◆ **Records supplied**:
- - -
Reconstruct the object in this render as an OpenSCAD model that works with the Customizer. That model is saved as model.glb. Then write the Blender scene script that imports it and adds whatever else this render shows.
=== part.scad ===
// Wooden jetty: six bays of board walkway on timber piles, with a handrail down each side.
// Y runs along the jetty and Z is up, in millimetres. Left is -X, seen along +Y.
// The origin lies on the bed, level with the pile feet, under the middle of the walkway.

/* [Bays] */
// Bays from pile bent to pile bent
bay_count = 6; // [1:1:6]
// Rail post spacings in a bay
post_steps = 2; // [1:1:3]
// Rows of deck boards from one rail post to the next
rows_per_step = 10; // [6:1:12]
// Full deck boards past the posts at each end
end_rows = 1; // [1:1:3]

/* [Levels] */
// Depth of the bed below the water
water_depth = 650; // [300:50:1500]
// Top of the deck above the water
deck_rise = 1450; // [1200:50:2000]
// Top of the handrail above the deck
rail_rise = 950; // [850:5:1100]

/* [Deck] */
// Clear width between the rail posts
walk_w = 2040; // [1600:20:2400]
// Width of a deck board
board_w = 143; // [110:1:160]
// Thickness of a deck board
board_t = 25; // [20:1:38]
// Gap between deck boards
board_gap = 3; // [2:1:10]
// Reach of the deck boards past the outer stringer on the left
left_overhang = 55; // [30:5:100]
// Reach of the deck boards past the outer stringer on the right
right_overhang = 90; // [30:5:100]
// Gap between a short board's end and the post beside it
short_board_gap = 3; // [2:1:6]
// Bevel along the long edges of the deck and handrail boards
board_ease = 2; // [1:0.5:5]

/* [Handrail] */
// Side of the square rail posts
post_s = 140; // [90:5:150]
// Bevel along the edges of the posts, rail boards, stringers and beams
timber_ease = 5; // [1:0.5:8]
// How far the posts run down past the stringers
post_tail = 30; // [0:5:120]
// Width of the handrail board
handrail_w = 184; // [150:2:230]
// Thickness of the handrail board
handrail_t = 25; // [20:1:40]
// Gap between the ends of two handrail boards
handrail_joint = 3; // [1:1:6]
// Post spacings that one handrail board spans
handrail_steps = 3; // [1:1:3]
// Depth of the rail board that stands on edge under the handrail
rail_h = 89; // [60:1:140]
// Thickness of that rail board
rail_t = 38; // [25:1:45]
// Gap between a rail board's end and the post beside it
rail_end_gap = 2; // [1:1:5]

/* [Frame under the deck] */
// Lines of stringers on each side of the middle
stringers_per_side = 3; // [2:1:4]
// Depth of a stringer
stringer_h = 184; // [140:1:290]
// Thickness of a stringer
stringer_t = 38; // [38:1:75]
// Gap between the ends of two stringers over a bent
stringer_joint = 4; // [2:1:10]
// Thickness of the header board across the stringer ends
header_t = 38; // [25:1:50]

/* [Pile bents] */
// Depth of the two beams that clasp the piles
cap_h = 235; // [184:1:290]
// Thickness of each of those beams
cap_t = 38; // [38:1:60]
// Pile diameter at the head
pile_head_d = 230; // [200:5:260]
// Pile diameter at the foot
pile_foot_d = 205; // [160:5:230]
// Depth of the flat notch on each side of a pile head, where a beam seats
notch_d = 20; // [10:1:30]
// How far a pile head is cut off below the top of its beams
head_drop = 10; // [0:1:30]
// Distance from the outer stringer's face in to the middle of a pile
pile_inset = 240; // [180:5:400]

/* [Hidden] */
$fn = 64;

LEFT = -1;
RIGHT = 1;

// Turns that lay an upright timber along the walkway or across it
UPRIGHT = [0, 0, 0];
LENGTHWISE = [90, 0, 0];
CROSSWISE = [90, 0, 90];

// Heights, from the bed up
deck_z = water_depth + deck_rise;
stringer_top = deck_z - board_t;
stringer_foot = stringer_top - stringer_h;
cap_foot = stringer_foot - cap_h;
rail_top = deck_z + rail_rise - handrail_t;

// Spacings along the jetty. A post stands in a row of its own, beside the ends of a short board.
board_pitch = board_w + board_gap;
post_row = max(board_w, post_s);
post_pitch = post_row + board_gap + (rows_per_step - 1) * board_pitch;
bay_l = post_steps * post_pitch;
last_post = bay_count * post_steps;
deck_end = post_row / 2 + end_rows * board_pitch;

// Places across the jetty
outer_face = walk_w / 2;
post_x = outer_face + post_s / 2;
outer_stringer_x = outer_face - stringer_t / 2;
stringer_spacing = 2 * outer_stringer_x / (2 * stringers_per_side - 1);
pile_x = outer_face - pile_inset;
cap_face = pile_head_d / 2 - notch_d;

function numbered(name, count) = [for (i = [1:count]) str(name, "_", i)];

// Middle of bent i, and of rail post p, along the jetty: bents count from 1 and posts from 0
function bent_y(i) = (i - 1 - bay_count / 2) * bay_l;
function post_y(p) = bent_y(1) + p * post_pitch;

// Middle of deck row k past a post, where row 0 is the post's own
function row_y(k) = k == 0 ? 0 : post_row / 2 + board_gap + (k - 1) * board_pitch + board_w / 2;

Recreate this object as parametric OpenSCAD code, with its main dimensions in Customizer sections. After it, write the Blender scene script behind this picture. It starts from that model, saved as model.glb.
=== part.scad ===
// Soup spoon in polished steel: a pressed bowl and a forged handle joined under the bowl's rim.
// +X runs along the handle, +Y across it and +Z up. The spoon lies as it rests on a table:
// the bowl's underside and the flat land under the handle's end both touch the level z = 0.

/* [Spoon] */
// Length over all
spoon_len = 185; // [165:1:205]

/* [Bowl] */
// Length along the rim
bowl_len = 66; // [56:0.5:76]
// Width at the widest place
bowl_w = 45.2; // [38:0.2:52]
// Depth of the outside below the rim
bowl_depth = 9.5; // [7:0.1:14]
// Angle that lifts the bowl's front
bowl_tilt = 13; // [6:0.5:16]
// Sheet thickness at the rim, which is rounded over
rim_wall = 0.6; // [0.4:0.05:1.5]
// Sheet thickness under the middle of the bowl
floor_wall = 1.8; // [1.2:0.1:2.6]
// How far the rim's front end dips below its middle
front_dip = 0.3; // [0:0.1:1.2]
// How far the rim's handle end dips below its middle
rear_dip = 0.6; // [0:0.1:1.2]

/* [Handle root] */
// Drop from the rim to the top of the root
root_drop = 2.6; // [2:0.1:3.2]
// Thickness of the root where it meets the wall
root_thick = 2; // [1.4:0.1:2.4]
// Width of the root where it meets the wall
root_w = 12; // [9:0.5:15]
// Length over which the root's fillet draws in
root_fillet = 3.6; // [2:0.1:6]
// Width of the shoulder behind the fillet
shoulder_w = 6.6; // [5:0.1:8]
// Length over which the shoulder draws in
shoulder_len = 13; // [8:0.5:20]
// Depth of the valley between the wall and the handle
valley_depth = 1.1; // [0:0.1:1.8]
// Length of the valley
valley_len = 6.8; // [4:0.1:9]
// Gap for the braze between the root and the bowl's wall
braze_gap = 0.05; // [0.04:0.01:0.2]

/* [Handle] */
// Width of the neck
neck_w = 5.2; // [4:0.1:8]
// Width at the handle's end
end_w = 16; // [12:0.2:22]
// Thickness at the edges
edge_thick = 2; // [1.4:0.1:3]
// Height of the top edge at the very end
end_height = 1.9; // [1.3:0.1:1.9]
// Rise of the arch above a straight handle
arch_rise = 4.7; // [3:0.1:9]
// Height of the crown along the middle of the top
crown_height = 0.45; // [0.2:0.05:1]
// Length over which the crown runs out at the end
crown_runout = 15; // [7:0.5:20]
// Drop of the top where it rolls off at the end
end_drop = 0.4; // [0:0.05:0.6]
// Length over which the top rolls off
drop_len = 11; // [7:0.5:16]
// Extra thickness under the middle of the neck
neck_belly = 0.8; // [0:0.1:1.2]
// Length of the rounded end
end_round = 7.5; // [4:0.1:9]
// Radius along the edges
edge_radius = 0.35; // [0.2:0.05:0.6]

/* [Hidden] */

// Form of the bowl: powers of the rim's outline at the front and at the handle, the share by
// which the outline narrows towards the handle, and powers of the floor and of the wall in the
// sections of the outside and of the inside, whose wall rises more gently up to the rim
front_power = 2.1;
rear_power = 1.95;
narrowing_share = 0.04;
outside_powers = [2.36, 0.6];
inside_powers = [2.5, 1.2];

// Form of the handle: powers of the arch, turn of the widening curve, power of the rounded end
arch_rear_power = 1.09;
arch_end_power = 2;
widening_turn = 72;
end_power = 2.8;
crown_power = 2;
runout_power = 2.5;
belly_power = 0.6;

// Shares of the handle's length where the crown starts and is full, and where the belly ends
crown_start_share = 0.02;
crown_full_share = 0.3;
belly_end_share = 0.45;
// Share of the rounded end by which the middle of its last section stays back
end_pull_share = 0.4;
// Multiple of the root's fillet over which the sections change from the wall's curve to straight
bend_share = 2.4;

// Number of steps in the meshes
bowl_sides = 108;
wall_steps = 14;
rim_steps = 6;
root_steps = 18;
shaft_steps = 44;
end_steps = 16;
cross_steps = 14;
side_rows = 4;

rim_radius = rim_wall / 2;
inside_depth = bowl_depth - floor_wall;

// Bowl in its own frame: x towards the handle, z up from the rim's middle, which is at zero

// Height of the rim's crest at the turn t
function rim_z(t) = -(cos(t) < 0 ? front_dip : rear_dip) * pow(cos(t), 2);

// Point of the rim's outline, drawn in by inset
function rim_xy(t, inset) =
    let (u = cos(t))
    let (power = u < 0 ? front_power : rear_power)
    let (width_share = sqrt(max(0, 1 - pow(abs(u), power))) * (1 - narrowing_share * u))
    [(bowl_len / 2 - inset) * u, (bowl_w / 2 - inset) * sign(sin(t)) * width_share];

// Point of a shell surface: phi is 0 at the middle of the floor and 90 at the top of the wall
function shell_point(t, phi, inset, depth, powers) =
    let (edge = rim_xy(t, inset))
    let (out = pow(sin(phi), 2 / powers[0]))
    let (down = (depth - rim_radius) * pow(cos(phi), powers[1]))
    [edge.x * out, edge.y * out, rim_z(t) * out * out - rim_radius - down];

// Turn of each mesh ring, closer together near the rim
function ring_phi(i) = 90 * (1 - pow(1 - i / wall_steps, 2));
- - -
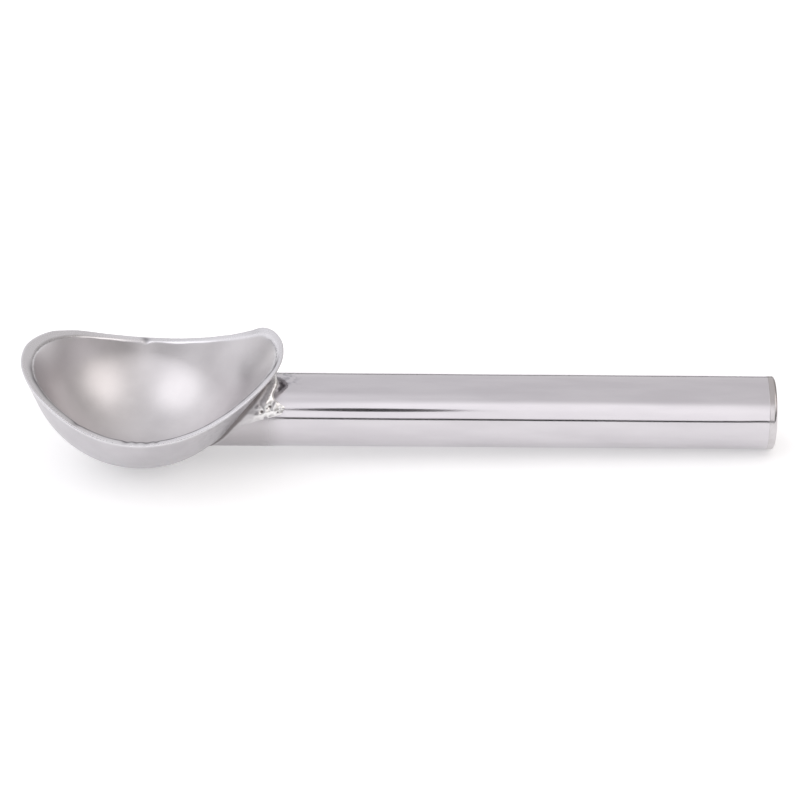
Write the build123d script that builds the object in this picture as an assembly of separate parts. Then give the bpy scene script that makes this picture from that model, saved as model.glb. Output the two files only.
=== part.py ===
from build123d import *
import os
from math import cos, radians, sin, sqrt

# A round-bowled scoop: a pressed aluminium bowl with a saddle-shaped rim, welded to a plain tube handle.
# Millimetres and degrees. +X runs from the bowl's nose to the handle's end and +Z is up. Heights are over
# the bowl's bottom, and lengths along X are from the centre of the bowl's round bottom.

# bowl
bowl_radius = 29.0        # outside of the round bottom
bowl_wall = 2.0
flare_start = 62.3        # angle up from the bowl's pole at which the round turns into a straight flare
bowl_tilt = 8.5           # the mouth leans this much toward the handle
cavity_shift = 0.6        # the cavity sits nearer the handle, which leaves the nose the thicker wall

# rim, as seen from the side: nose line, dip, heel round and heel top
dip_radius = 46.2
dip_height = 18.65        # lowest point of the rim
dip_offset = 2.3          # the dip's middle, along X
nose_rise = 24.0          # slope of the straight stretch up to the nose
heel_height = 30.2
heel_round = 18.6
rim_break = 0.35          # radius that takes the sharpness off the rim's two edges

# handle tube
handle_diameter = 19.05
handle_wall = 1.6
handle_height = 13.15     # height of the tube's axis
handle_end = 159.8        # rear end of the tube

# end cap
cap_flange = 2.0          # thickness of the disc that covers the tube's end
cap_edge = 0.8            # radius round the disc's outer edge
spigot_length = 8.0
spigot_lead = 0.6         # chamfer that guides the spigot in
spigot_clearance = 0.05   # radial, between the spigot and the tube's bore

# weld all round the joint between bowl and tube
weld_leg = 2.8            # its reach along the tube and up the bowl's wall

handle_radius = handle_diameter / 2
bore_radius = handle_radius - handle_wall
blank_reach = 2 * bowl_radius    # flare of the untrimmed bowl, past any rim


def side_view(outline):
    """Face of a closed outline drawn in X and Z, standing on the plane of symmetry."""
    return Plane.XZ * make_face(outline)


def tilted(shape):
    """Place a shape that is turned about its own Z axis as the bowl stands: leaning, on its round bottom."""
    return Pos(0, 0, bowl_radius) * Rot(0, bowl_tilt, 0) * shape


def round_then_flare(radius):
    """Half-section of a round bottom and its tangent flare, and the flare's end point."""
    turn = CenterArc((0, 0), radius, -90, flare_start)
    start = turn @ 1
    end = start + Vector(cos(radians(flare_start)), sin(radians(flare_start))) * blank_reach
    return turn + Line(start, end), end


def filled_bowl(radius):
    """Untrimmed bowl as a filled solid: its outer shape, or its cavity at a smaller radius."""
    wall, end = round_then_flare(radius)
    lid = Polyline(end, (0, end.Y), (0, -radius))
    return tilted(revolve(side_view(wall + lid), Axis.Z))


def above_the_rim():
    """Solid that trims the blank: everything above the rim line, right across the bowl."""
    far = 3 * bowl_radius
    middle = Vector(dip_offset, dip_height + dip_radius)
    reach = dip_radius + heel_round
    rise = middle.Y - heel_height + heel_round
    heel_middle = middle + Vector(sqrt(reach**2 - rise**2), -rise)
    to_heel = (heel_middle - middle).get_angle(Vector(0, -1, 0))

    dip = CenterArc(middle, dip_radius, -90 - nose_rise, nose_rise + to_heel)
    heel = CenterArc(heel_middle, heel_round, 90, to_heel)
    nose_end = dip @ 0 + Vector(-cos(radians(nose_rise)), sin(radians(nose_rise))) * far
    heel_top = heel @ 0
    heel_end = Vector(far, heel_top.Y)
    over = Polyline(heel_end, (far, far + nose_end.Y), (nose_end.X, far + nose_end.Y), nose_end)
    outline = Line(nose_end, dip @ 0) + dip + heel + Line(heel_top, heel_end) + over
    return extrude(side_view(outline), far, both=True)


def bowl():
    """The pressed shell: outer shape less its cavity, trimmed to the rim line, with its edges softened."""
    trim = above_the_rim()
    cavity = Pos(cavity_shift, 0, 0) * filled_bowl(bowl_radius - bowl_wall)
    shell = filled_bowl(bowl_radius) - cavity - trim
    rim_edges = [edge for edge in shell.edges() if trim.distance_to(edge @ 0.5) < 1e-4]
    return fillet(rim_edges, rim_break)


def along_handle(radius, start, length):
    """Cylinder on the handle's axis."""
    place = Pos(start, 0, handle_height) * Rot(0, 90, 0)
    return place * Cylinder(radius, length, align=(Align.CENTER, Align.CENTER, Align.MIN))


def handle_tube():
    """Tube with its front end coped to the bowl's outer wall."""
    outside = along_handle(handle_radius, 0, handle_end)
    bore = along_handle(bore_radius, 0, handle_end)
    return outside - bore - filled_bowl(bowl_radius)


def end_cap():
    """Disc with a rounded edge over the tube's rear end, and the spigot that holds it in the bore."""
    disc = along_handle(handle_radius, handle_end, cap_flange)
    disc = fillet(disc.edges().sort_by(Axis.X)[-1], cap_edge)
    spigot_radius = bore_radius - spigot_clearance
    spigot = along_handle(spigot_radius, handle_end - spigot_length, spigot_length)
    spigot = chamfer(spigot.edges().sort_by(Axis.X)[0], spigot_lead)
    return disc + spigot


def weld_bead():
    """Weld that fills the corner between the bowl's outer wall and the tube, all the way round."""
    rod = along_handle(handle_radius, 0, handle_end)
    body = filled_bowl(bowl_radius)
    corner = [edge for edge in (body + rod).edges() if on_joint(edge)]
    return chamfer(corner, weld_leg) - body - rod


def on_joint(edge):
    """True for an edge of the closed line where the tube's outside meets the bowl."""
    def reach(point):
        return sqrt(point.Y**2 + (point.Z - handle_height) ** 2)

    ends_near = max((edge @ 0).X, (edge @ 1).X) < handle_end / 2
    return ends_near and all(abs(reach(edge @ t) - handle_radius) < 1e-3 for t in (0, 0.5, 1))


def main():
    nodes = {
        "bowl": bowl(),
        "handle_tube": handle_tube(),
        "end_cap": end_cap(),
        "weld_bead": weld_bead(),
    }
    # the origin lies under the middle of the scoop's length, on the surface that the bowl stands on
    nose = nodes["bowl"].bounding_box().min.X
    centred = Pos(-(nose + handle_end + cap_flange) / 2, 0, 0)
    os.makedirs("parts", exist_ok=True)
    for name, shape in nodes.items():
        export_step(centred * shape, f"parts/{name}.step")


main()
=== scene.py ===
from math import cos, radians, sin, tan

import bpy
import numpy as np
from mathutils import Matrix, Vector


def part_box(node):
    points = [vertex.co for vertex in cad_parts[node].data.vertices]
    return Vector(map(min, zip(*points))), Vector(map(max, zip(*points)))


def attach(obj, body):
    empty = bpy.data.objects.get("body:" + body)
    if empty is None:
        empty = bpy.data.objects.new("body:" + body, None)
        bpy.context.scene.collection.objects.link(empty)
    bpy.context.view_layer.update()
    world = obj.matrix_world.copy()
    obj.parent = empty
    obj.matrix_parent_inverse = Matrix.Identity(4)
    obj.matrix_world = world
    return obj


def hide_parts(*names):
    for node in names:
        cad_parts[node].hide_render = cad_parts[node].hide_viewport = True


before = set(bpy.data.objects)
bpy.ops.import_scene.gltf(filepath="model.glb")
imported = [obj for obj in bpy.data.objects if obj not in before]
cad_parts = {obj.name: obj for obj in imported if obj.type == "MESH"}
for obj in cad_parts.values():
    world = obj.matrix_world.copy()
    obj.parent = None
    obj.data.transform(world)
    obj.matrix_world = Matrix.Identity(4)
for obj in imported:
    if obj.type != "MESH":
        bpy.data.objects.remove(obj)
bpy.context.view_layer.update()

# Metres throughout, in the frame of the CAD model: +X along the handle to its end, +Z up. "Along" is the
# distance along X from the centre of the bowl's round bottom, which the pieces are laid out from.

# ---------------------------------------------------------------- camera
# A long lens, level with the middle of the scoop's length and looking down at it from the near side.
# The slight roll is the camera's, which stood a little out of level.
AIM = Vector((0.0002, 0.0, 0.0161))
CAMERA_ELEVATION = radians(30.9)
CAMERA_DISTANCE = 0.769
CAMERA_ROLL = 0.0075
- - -
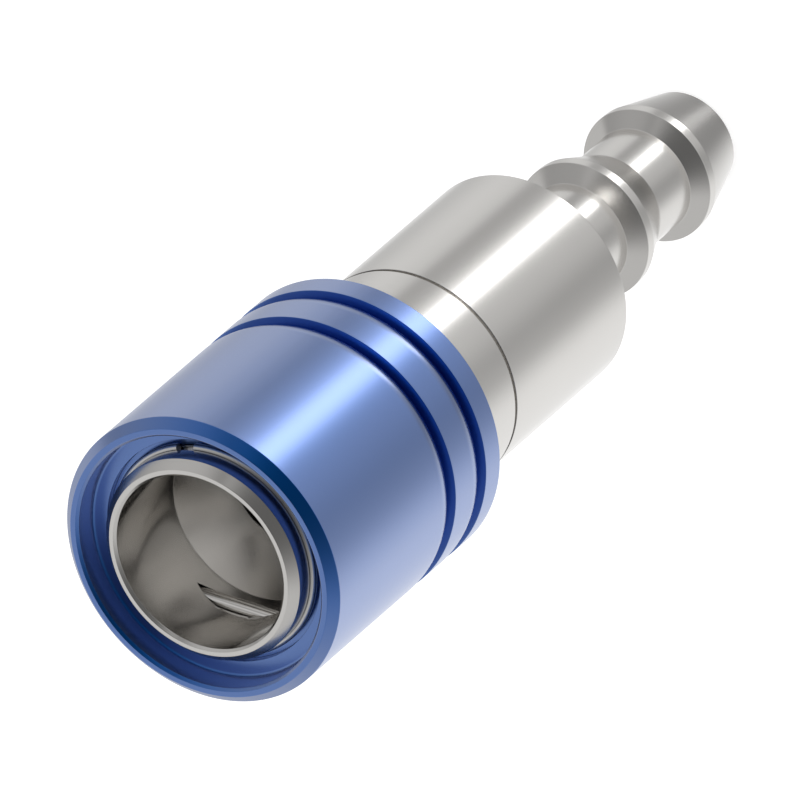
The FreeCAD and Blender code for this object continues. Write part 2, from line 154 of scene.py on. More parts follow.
- - -
◆ **Problem to work on**: Only the lines from the one with "Write the build123d" up to the one with "blank_reach = 2" should be repeated, both included, exactly as they appear.

◆ **Answer for this exercise**:
Write the build123d script that builds the object in this picture as an assembly of separate parts. Then give the bpy scene script that makes this picture from that model, saved as model.glb. Output the two files only.
=== part.py ===
from build123d import *
import os
from math import cos, radians, sin, sqrt

# A round-bowled scoop: a pressed aluminium bowl with a saddle-shaped rim, welded to a plain tube handle.
# Millimetres and degrees. +X runs from the bowl's nose to the handle's end and +Z is up. Heights are over
# the bowl's bottom, and lengths along X are from the centre of the bowl's round bottom.

# bowl
bowl_radius = 29.0        # outside of the round bottom
bowl_wall = 2.0
flare_start = 62.3        # angle up from the bowl's pole at which the round turns into a straight flare
bowl_tilt = 8.5           # the mouth leans this much toward the handle
cavity_shift = 0.6        # the cavity sits nearer the handle, which leaves the nose the thicker wall

# rim, as seen from the side: nose line, dip, heel round and heel top
dip_radius = 46.2
dip_height = 18.65        # lowest point of the rim
dip_offset = 2.3          # the dip's middle, along X
nose_rise = 24.0          # slope of the straight stretch up to the nose
heel_height = 30.2
heel_round = 18.6
rim_break = 0.35          # radius that takes the sharpness off the rim's two edges

# handle tube
handle_diameter = 19.05
handle_wall = 1.6
handle_height = 13.15     # height of the tube's axis
handle_end = 159.8        # rear end of the tube

# end cap
cap_flange = 2.0          # thickness of the disc that covers the tube's end
cap_edge = 0.8            # radius round the disc's outer edge
spigot_length = 8.0
spigot_lead = 0.6         # chamfer that guides the spigot in
spigot_clearance = 0.05   # radial, between the spigot and the tube's bore

# weld all round the joint between bowl and tube
weld_leg = 2.8            # its reach along the tube and up the bowl's wall

handle_radius = handle_diameter / 2
bore_radius = handle_radius - handle_wall
blank_reach = 2 * bowl_radius    # flare of the untrimmed bowl, past any rim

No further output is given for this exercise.